THE TWO WORLDS OF TWO BLACK WOMEN WRITERS FROM SOUTH CAROLINA
In the fall of 1998, I took Weena to the South Carolina Book Festival at the USC Coliseum on Assembly Street. We enjoyed hearing some authors speak and looking at the book tables. She was especially eager to meet author Dori Sanders, whose book Clover she had read. Dori Sanders was gracious and autographed her latest book Dori Sanders’ Country Cooking: Recipes and Stories from the Family Farm Stand for Weena.
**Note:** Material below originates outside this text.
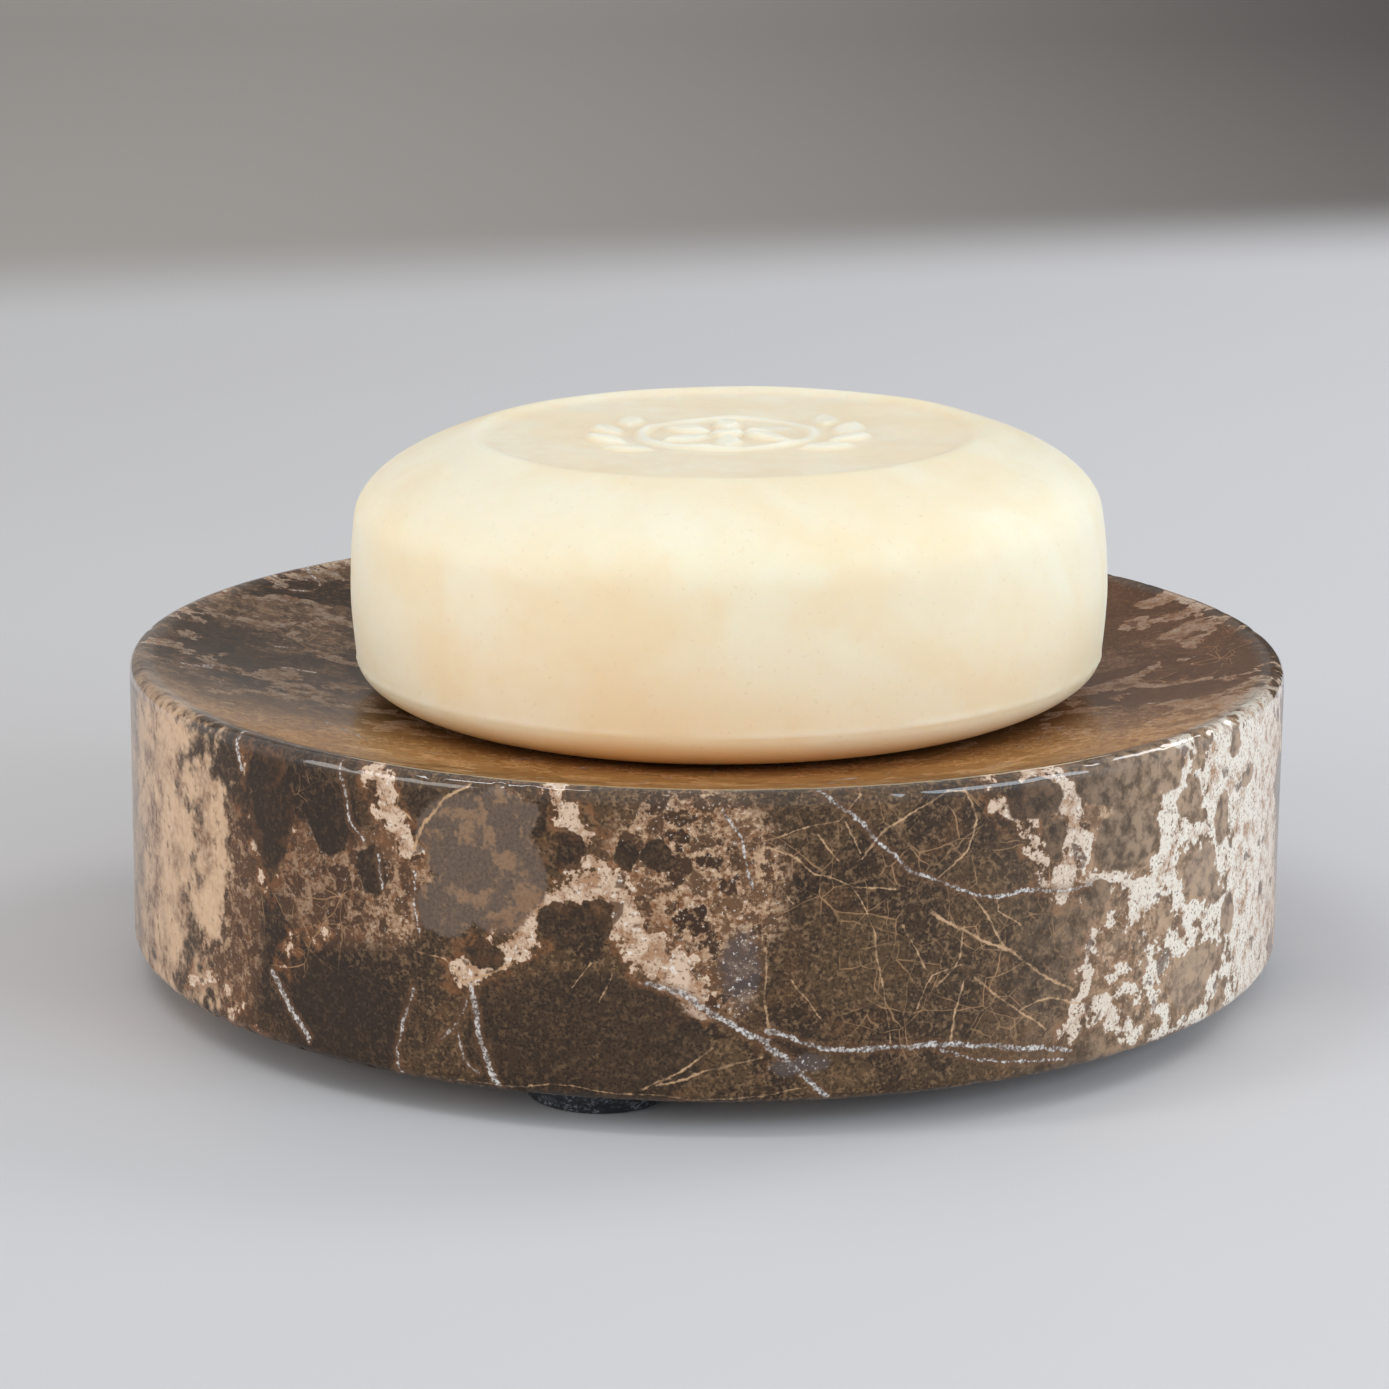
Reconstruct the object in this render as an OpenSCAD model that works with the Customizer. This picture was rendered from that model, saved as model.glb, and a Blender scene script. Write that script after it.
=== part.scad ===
// Shaving soap puck resting in a round stone dish that stands on four rubber feet.
// Origin: centre of the dish on the surface it stands on. +Z is up, -Y is the front.

/* [Dish] */
// Outside diameter of the stone dish
dish_d = 115; // [112:1:125]
// Thickness of the stone, without its feet
dish_h = 29; // [24:0.5:34]
// Depth of the bowl, from the rim to its lowest point
bowl_depth = 6.8; // [5.5:0.1:8]
// Radius of the eased edge around the rim
rim_r = 1.1; // [0.6:0.1:1.5]
// Width of the flat between the eased edge and the bowl
rim_land = 0.2; // [0.1:0.1:1]
// Radius of the eased edge around the underside
base_r = 1.4; // [0.8:0.1:2]

/* [Feet] */
// Diameter of a foot where it meets its adhesive pad
foot_d = 16; // [12:0.5:18]
// How much smaller the sole of a foot is than its top, in diameter
foot_taper = 2.4; // [1:0.2:4]
// Thickness of the rubber
foot_h = 2.6; // [2:0.1:4]
// Radius on the edge of the sole
sole_r = 0.8; // [0.4:0.1:1.2]
// Thickness of the adhesive pad between the rubber and the stone
pad_h = 0.4; // [0.3:0.1:0.6]
// How much smaller the adhesive pad is than the foot, in diameter
pad_inset = 0.8; // [0.4:0.2:1.6]
// Distance from the dish's axis to the middle of a foot
foot_ring_r = 46; // [38:0.5:46]
// Direction of the first foot, anticlockwise from +X
foot_angle = 258; // [225:1:290]

/* [Puck] */
// Largest diameter of the puck, half way up its side
puck_d = 75.4; // [66:0.2:80]
// How much the side swells between its two edges, in radius
side_swell = 0.5; // [0.2:0.1:1]
// Height of the side between its lower edge and the shoulder
side_h = 14; // [8:0.5:18]
// Height of the rounded underside, below the side
under_h = 5.2; // [3:0.1:6]
// Width of the rounded underside, measured in from the side
under_w = 15.2; // [10:0.2:18]
// Height of the ellipse that the shoulder follows, above the side
shoulder_h = 11.2; // [6:0.2:14]
// Radius of the top's edge, where the shoulder ends at the panel
top_r = 25; // [20:0.5:28]
// Depth of the sunk panel on the top
panel_depth = 0.7; // [0.3:0.1:1.2]
// Width of the panel's sloping wall
panel_slope = 1.2; // [0.6:0.1:2]
// How far the ornament stands above the panel's floor
relief_h = 0.6; // [0.3:0.1:0.9]

/* [Rest position] */
// How far the puck has slid off centre in the bowl, towards +X
puck_slide = 2.3; // [0:0.1:5]
// Extra lean of the puck, in degrees, its +X side up
puck_lean = 0.4; // [0:0.1:0.4]
// Gap between the puck and the bowl where they come closest, with no lean
seat_gap = 0.25; // [0.25:0.05:0.5]

/* [Ornament] */
// Number of petals
petals = 6; // [5:1:8]
// Distance from the middle to a petal's inner end
petal_inner = 2.2; // [2:0.1:3]
// Length of a petal
petal_l = 5; // [3.5:0.1:5.5]
// Radius of the two circles whose overlap is a petal
petal_arc_r = 3.3; // [3:0.1:6]
// Radius of the button in the middle
button_r = 1.5; // [1:0.1:1.8]
// Outer radius of the ring around the petals
ring_r = 9; // [8.6:0.1:9.6]
// Width of the ring
ring_w = 0.9; // [0.4:0.1:1]
// Number of leaves on each side of the ring
leaves = 4; // [2:1:5]
// Distance from the middle to the middle of a leaf
leaf_ring_r = 12.3; // [12:0.1:18]
// Length of a leaf
leaf_l = 5.2; // [4:0.1:5.4]
// Radius of the two circles whose overlap is a leaf
leaf_arc_r = 3.4; // [3.2:0.1:6]
// Angle between neighbouring leaves
leaf_step = 25; // [22:1:30]
// Angle between a leaf and the circle that it sits on
leaf_lean = 36; // [20:1:44]

/* [Hidden] */
feet = 4;
foot_names = [for (i = [1:feet]) str("rubber_foot_", i)];
pad_names = [for (i = [1:feet]) str("adhesive_pad_", i)];

stone_brown = [0.29, 0.22, 0.17];
rubber_black = [0.07, 0.07, 0.08];
adhesive_grey = [0.62, 0.62, 0.60];
soap_cream = [0.93, 0.87, 0.75];

edge_steps = 8;     // points on a quarter circle of an eased edge
curve_steps = 14;   // points on the puck's longer curves
turn = $preview ? 96 : 180;
embed = 0.2;        // how far the ornament runs into the panel's floor

dish_z = foot_h + pad_h;
rim_z = dish_z + dish_h;
dish_r = dish_d / 2;
bowl_r = dish_r - rim_r - rim_land;
bowl_ball_r = (pow(bowl_r, 2) + pow(bowl_depth, 2)) / (2 * bowl_depth);
bowl_ball_z = rim_z - bowl_depth + bowl_ball_r;

puck_r = puck_d / 2;
side_r = puck_r - side_swell;
side_top = under_h + side_h;
top_z = side_top + shoulder_h * sqrt(1 - pow(top_r / side_r, 2));
panel_z = top_z - panel_depth;
panel_r = top_r - panel_slope;

// Points on an ellipse, from angle a to angle b, about the point c.
function arc_points(c, rx, ry, a, b, steps) =
    [for (i = [0:steps]) let (t = a + (b - a) * i / steps) c + [rx * cos(t), ry * sin(t)]];

// Half of the puck's section, from the middle of the underside to the middle of the top.
function underside_points() =
    arc_points([side_r - under_w, under_h], under_w, under_h, -90, 0, curve_steps);
function side_points() =
    [for (i = [1:curve_steps - 1]) let (t = i / curve_steps)
        [side_r + side_swell * sin(180 * t), under_h + side_h * t]];
function shoulder_points() =
    arc_points([0, side_top], side_r, shoulder_h, 0, acos(top_r / side_r), curve_steps);

// How far the bowl's surface has risen at a distance from its lowest point.
function bowl_rise(r) = bowl_ball_r - sqrt(pow(bowl_ball_r, 2) - pow(r, 2));

// Height of the puck's flat underside above the bowl's lowest point, when it rests on its rounded edge.
seat_rise = seat_gap + max([for (p = underside_points()) bowl_rise(p.x) - p.y]);
puck_z = rim_z - bowl_depth + seat_rise;
slide_angle = asin(puck_slide / (bowl_ball_z - puck_z));

module stone_dish() {
    section = concat(
        [[0, dish_z]],
        arc_points([dish_r - base_r, dish_z + base_r], base_r, base_r, -90, 0, edge_steps),
        arc_points([dish_r - rim_r, rim_z - rim_r], rim_r, rim_r, 0, 90, edge_steps),
        [[0, rim_z]]);
    color(stone_brown)
    difference() {
        rotate_extrude($fn = turn) polygon(section);
        translate([0, 0, bowl_ball_z]) sphere(r = bowl_ball_r, $fn = turn);
    }
}

module at_foot(i) {
    rotate(foot_angle + 360 * i / feet) translate([foot_ring_r, 0, 0]) children();
}

module rubber_foot(i) {
    sole_half = (foot_d - foot_taper) / 2;
    section = concat(
        [[0, 0]],
        arc_points([sole_half - sole_r, sole_r], sole_r, sole_r, -90, 0, edge_steps),
        [[foot_d / 2, foot_h], [0, foot_h]]);
    color(rubber_black) at_foot(i) rotate_extrude($fn = turn) polygon(section);
}

module adhesive_pad(i) {
    color(adhesive_grey) at_foot(i) translate([0, 0, foot_h])
        cylinder(h = pad_h, d = foot_d - pad_inset, $fn = turn);
}

// The overlap of two circles, a pointed oval of the given length along X.
module pointed_oval(length, arc_r) {
    offset_y = sqrt(pow(arc_r, 2) - pow(length / 2, 2));
    intersection() {
        translate([0, offset_y]) circle(r = arc_r, $fn = turn);
        translate([0, -offset_y]) circle(r = arc_r, $fn = turn);
    }
}

module ornament_outline() {
    circle(r = button_r, $fn = turn);
    for (i = [0:petals - 1])
        rotate(90 + 360 * i / petals) translate([petal_inner + petal_l / 2, 0])
            pointed_oval(petal_l, petal_arc_r);
    difference() {
        circle(r = ring_r, $fn = turn);
        circle(r = ring_r - ring_w, $fn = turn);
    }
    for (side = [0, 180], k = [0:leaves - 1]) {
        swing = leaf_step * (k - (leaves - 1) / 2);
        rotate(side + swing) translate([leaf_ring_r, 0])
            rotate(90 + (side == 0 ? -leaf_lean : leaf_lean)) pointed_oval(leaf_l, leaf_arc_r);
    }
}

module puck_body() {
    section = concat(
        [[0, 0]],
        underside_points(),
        side_points(),
        shoulder_points(),
        [[panel_r, panel_z], [0, panel_z]]);
    rotate_extrude($fn = turn) polygon(section);
}

module soap_puck() {
    color(soap_cream)
    translate([0, 0, bowl_ball_z]) rotate([0, -slide_angle, 0]) translate([0, 0, puck_z - bowl_ball_z])
    rotate([0, -puck_lean, 0]) {
        puck_body();
        translate([0, 0, panel_z - embed]) linear_extrude(relief_h + embed) ornament_outline();
    }
}

stone_dish();
soap_puck();
for (i = [0:feet - 1]) {
    rubber_foot(i);
    adhesive_pad(i);
}
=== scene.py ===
"""A cream shaving soap puck in a shallow dish of dark brown breccia marble, on four rubber feet.

Metres throughout, except inside the materials and the section curves, which work in millimetres.
"""
import math
from functools import reduce

import bpy
import numpy as np
from mathutils import Matrix, Vector, noise


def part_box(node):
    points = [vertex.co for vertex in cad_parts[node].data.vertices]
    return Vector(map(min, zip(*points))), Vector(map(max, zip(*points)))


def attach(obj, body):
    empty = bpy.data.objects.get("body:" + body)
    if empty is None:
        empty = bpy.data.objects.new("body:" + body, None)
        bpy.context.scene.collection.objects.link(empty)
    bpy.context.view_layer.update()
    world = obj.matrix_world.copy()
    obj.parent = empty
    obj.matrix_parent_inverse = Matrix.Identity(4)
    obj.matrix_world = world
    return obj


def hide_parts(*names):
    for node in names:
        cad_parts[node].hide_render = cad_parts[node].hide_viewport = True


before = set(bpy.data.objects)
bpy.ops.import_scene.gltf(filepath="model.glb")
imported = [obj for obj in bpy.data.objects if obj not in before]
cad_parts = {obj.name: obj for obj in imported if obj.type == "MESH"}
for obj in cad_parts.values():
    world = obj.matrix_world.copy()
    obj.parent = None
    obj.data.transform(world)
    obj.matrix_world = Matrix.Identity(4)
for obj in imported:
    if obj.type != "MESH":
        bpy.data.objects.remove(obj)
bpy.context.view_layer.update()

MM = 0.001
TURN = 2 * math.pi

# Sizes in millimetres. The first four are read from the frame, the others repeat the design.
dish_low, dish_high = (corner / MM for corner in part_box("stone_dish"))
dish_r = dish_high.x
base_z = dish_low.z
rim_z = dish_high.z
foot_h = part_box("rubber_foot_1")[1].z / MM
rim_edge_r = 1.1
rim_land = 0.2
base_edge_r = 1.4
bowl_depth = 6.8
bowl_r = dish_r - rim_edge_r - rim_land
bowl_ball_r = (bowl_r ** 2 + bowl_depth ** 2) / (2 * bowl_depth)
bowl_ball_z = rim_z - bowl_depth + bowl_ball_r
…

The contrast between this author’s life and that of the younger Ruthie Bolton was striking. Both are black women who’ve lived in South Carolina all their lives—and both have had success as published authors. Dori Sanders came from a large farm family and her father was a school principal. They had one of the oldest black-owned farms in upstate South Carolina. Dori and one of her brothers were the only children who remained on the family farm. They operated a roadside stand selling their peaches and other produce. Dori loved farming, cooking, and observing all the people she met at the roadside peach stand. She told stories and was encouraged to write. Clover was her first success, published in 1990 when she was in her 50s. She was amazed to have a literary agent in New York City, and was able to rent an office in nearby Charlotte, North Carolina, where she could go to write. She enjoyed the book tours and festivals but was always happy to return to her farm life.
Ruthie Bolton (who never used her real name) was abandoned by her 13-year-old mother and raised by her grandmother and step-grandfather. She experienced extreme oppression and abuse until her escape after high school graduation. She was working at a nursery in Charleston 1993 in when a groundsman from author Josephine Humphrey’s home came to pick up some supplies. She told him she wanted to write the story of her life and he took her phone number to give Ms. Humphreys. When the author called Ruthie, she recognized the power of her story. Twice a week for eight weeks, Ruthie went to Humphreys’ home and told her story. Humphreys took the 25 mini-cassettes, transcribed them verbatim and sent them to a publisher. Gal: A True Life was published in 1994. Humphreys wrote the introduction to the book and commented that Gal sold more copies than her own novels such as Dreams of Sleep and Rich in Love. The two women lived ten minutes apart—but worlds apart in their life experiences.
Ruthie said her experience as a published author was too drastic a change for her. Although she enjoyed flying for the first time, staying in fine hotels, and going to book events, it was very stressful for her. People sent her gifts and mail. Finally, she decided she’d had enough of it and wanted to go home. Her marriage did not withstand the pressures of this period—and ended in divorce. Except for occasional talks to book clubs or her children’s school groups, she leads a private life. The newspaper clippings, photographs and gifts were all packed away in her garage. She was glad to have the financial resources to buy her suburban home but went back to work doing bookkeeping and billing at a nearby Firestone store.
Ruthie mentioned to Weena that Dori Sanders was another author she liked reading, and that she would like to write a sequel to Gal. As far as I know, she never has. I often wonder how her life has changed since we visited her in Mount Pleasant in 1994.
A lover of flowers, Ruthie said her favorite is the sunflower. She ended Gal: “I really like sunflower. Because it makes you happy, you know. And if you plant one, regardless of how you set it, when the sun is shining, whichever direction the sun is shining, I swear to God you might see that flower turn yourself. The face of the sunflower will turn directly towards the sun. As the sun moves around, I swear, it moves. It follows the sun.” So did Ruthie Bolton!